Culture as a Market: “Inspiration Is Not for Sale”?
DOI:
https://doi.org/10.21146/0042-8744-2021-3-5-17Keywords:
social philosophy, culture, creativity, man, market, capital, alienation, disalienation, simulacrum, brand, glamour.Abstract
Considering artistic creativity through the prism of socio-philosophical problems, the author reveals the reasons and the course of the increasing subordination of culture to the market and capital in the process of evolution of modern society. The article shows that this subordination becomes most intense due to the expansion of the total market of simulacra – a system that is becoming dominant in the 21st century.
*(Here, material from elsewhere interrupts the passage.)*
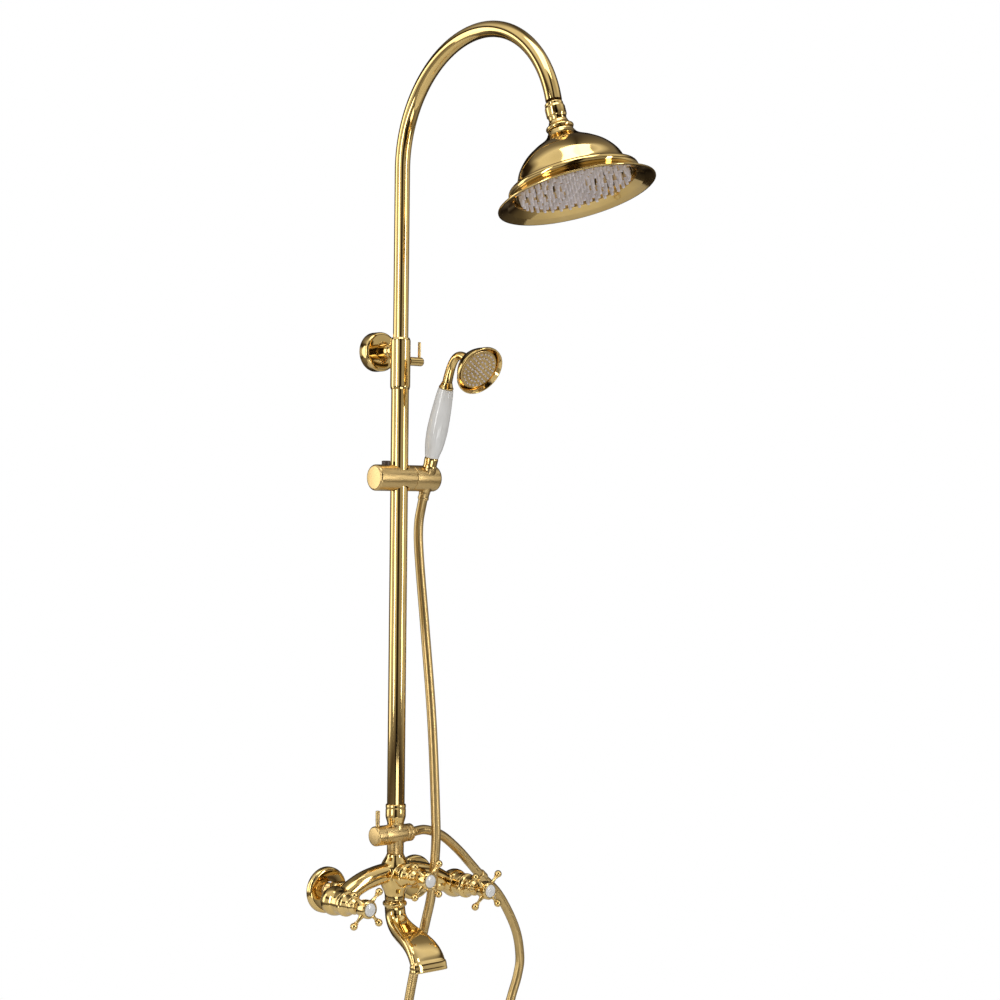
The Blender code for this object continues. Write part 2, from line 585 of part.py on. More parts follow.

The dominance of simulacra on the market develops to the extent that the main object of not only economic, but all social transactions are signs that have no basis (denotatum) – simulacra. This process of increasing subordination to the total market of simulacra extends not only to the external (sale of the results of artistic creation, which was typical for the previous market), but also to the internal life of culture, including the goals, values, motives of the artist’s activity and transforming co-creativity into alienated market relations. This transformation is transforming the market for manuscripts into a market for “inspiration”. The author identifies contradictions specific to this process, including the dual nature of the brand, artifact, glamour and the measure of the transformation of cultural phenomena into an “empty sign”.